The same child screaming on a supermarket floor is the one who bolts into your bedroom at midnight seeking comfort after nightmares. They are not split-personality; they are struggling to learn independence and falling back on your support when overwhelmed.
You may forget a morning shoe-fighting argument months down the line, but your child will always remember whether you knelt down beside them in their worst moments, or turned your back and walked away.
FAQ
My child only acts defiant in certain places — like the supermarket or at mealtime. Why?
That’s actually common. Some children save their worst behavior for situations that already overwhelm them: too many people, too many choices, too much waiting.
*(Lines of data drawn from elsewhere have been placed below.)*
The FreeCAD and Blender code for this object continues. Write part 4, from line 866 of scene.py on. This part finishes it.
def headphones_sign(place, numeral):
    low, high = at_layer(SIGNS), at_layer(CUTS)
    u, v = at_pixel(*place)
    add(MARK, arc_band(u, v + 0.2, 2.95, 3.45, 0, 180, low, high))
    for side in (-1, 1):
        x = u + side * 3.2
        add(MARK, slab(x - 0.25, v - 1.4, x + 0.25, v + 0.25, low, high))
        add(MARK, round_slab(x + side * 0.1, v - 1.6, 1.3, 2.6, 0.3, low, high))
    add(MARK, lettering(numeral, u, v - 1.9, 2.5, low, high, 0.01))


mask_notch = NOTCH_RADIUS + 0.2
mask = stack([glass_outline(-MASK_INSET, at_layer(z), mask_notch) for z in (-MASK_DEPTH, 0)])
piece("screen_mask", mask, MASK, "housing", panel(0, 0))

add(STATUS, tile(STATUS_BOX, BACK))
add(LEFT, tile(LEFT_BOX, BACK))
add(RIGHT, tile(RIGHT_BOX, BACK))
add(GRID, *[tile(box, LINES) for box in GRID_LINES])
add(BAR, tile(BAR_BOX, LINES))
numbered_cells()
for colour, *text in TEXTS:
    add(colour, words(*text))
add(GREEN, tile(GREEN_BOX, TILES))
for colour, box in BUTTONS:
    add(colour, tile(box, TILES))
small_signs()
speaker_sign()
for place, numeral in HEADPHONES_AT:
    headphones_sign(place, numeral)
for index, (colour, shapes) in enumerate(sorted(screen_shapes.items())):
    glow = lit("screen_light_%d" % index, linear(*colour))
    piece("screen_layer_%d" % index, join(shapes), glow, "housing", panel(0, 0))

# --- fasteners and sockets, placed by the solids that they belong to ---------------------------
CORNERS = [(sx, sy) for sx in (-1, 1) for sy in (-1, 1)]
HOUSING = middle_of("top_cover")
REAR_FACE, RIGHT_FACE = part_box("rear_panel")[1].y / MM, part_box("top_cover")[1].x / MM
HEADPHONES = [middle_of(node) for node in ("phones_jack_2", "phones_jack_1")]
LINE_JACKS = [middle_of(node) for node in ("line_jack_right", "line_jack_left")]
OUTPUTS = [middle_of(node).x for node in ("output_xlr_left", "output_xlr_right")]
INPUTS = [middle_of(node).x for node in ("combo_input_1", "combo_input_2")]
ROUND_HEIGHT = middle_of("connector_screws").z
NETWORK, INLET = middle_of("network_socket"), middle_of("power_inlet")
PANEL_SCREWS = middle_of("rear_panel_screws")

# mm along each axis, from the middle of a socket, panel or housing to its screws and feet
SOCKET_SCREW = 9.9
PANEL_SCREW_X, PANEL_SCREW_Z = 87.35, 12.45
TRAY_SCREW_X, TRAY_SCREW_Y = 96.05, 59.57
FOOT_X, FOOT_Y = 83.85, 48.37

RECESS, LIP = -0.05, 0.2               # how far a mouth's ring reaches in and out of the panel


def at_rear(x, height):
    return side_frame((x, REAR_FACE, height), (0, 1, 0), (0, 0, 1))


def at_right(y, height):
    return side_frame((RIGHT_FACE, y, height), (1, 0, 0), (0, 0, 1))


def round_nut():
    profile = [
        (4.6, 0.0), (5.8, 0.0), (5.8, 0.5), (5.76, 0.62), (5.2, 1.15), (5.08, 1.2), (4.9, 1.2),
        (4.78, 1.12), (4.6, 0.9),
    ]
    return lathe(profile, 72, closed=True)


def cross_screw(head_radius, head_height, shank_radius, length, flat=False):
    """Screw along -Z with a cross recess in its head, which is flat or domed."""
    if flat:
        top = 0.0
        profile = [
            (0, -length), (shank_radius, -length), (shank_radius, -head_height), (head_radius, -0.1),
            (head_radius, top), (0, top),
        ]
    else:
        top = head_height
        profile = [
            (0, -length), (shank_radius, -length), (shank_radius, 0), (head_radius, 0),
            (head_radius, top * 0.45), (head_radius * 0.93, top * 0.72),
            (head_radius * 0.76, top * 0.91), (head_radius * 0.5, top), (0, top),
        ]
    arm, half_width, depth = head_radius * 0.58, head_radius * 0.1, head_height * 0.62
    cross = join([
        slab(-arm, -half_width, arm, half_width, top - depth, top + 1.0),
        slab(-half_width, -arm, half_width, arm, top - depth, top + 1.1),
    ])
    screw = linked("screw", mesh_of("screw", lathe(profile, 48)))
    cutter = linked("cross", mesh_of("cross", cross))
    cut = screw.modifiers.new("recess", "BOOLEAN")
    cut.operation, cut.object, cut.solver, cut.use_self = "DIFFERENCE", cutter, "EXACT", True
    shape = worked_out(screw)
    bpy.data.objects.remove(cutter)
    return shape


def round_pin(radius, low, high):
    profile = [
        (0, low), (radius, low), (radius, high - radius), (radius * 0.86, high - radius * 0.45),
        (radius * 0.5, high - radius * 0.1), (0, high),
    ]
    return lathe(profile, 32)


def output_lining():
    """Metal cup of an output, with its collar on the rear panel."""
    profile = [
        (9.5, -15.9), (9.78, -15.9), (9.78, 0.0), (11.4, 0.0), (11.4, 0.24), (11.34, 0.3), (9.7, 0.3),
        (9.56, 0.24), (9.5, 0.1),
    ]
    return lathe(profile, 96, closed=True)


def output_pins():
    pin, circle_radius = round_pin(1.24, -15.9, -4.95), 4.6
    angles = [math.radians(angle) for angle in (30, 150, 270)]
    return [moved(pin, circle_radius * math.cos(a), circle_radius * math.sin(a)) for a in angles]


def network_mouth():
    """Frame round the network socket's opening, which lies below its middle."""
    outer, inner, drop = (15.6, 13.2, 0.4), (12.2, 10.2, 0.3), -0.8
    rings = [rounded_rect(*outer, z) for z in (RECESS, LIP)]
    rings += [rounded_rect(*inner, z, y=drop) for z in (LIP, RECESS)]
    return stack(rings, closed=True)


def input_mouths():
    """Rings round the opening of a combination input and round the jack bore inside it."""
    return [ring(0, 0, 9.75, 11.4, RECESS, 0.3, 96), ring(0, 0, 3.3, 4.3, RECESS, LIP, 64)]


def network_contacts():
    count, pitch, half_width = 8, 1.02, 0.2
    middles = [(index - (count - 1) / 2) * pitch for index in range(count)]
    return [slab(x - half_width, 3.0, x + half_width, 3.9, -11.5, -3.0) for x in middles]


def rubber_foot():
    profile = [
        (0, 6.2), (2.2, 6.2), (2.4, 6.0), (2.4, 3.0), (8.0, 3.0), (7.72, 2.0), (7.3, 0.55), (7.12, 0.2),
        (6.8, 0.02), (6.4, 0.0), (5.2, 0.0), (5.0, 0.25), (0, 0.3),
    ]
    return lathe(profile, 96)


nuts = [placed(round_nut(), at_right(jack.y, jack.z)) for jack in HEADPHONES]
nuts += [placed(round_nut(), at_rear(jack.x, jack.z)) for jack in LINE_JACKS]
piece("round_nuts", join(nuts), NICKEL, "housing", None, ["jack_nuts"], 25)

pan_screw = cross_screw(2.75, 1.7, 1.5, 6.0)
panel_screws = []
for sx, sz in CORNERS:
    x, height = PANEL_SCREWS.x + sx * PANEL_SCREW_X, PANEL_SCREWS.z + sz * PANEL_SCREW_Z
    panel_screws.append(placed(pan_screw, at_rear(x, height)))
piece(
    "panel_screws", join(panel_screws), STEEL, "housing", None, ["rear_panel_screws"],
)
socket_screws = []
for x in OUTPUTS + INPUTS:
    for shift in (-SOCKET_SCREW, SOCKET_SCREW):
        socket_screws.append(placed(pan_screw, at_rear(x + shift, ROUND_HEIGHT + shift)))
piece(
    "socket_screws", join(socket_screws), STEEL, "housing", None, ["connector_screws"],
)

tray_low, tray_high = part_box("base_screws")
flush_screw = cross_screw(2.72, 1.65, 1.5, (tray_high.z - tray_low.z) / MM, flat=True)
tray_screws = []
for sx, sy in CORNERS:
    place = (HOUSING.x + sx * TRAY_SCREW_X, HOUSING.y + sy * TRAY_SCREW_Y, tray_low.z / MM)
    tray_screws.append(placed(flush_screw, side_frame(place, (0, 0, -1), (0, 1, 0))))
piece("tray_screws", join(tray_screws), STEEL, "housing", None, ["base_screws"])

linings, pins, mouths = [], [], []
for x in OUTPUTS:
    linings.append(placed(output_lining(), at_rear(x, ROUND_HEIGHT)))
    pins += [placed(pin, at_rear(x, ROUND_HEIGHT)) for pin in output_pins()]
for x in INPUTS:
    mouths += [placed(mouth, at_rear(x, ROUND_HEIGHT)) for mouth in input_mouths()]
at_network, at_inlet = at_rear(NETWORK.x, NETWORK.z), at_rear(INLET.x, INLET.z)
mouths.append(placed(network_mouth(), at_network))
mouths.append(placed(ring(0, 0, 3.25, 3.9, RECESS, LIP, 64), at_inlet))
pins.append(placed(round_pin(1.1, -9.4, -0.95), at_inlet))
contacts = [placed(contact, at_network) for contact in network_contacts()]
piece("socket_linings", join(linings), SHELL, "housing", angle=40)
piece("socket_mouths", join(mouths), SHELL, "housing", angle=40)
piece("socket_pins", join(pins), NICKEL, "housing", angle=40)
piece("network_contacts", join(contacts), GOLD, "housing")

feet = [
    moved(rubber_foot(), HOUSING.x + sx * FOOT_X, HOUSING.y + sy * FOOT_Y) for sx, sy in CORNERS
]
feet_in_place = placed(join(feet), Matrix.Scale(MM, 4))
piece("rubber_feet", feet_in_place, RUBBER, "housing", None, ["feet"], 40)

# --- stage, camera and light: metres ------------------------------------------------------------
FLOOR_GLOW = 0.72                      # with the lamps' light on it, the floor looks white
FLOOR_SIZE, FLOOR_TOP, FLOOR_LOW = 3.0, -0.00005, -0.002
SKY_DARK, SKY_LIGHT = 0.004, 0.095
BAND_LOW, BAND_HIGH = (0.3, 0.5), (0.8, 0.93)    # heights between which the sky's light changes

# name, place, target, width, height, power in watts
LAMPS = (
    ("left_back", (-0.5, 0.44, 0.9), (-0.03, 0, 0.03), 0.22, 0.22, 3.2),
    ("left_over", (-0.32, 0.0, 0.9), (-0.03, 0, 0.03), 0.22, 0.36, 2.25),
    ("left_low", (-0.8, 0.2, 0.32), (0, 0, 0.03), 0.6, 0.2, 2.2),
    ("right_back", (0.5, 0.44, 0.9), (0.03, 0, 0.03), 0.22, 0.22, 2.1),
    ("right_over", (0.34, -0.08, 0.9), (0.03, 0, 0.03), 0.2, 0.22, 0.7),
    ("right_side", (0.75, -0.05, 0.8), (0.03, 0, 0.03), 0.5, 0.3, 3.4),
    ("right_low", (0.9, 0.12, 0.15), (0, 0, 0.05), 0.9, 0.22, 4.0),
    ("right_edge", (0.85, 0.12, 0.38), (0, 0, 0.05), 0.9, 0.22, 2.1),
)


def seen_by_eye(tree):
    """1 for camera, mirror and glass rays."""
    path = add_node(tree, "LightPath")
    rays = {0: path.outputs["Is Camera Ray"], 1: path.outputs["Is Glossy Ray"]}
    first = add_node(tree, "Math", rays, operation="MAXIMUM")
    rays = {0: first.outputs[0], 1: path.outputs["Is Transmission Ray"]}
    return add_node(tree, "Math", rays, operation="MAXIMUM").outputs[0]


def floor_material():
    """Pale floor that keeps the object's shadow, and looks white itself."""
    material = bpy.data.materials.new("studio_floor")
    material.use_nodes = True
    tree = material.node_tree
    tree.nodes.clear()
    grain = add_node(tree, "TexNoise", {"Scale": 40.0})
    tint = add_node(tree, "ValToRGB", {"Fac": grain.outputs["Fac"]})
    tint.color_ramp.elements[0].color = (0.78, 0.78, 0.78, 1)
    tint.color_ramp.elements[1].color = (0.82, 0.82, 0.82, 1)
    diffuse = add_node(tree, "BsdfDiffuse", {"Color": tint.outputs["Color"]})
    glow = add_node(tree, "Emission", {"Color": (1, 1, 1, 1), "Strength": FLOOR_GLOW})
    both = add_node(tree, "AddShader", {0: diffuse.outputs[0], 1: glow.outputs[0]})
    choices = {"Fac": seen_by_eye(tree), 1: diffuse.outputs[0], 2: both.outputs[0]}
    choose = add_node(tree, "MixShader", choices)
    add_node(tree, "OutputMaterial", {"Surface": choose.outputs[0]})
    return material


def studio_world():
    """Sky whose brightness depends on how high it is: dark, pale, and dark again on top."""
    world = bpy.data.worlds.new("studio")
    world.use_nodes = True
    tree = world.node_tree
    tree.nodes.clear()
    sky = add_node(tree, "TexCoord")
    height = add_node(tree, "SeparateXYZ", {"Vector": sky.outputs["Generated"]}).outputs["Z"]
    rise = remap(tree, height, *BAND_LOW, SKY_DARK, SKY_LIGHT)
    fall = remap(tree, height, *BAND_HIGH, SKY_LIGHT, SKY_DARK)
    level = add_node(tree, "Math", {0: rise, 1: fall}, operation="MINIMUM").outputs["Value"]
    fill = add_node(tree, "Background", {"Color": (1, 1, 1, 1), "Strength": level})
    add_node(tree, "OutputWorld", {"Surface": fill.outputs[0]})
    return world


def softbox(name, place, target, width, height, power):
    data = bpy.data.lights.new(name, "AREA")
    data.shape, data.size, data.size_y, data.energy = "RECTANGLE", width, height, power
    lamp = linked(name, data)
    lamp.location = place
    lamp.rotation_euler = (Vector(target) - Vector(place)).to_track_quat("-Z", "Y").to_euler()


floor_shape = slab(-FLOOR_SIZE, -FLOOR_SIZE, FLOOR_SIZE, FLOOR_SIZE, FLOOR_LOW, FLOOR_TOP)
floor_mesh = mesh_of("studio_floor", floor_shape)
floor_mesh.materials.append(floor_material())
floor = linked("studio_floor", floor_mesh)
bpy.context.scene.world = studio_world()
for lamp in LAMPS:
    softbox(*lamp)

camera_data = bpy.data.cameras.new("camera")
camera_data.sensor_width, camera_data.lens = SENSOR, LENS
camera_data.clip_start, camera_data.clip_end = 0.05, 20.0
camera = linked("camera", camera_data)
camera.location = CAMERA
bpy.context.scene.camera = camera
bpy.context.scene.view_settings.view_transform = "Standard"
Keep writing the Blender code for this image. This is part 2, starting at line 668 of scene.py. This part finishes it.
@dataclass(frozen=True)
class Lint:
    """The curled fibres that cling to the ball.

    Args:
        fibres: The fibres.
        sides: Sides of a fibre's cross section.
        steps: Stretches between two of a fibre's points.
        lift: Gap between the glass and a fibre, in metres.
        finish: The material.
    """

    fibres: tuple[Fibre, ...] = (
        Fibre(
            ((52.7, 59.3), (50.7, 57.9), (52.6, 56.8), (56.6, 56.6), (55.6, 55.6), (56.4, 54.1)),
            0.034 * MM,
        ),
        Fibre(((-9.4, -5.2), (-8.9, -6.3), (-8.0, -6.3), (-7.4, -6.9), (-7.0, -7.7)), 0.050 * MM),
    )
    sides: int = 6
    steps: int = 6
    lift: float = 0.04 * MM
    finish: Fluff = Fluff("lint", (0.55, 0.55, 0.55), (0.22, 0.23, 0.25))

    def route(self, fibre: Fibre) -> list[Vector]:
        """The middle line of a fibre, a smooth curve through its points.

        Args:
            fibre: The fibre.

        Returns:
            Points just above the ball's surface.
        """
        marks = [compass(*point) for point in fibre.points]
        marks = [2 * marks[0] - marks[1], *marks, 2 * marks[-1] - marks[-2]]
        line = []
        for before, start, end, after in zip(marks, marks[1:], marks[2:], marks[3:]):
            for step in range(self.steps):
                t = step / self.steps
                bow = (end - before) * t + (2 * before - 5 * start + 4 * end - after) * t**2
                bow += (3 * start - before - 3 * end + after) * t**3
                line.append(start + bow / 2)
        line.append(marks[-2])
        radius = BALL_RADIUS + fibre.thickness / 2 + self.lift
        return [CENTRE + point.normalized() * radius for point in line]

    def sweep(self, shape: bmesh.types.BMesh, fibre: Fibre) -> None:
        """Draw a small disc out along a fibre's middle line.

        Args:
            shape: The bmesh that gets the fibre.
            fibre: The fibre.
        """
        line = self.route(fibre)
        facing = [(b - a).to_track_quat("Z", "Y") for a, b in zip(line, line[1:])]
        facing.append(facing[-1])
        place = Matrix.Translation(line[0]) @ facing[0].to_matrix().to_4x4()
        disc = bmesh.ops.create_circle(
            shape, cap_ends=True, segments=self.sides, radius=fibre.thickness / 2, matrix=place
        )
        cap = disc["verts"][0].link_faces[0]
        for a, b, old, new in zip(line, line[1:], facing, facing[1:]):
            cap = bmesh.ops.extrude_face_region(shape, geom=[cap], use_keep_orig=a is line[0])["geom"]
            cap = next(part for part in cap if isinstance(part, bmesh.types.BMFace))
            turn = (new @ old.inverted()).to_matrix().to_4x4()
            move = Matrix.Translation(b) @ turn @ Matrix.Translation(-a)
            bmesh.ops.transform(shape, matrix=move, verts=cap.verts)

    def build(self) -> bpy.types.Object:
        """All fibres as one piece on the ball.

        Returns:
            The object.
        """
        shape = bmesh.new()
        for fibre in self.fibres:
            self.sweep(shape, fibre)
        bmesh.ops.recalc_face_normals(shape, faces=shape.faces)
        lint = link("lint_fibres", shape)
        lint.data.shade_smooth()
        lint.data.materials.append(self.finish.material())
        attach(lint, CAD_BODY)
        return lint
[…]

Many parents notice that defiance spikes when kids are tired, hungry, or overstimulated. It doesn’t mean your child is “bad” in public. It often means those environments ask more of their brain than they can give.
My partner doesn’t use these strategies. Will that ruin any progress?
It can make things harder, but not hopeless. Many children learn to behave differently with different caregivers. That said, inconsistency often extends the adjustment period. If you can agree on just one or two rules to enforce together — like no arguing for five minutes before leaving the house — that alone may help. Some parents report that even partial cooperation works better than none.
Do These Strategies Still Work If My Child Has a Speech Delay?
Many of them do, but with adjustments. Children with language delays often experience more frustration because they can’t express what they want or feel. The “direct action” method (quietly putting on shoes without debate) may work especially well. Roleplaying or verbal “reverse psychology” may need simpler words or gestures. It’s worth checking with a speech or developmental specialist if defiance is paired with frequent unexplained meltdowns.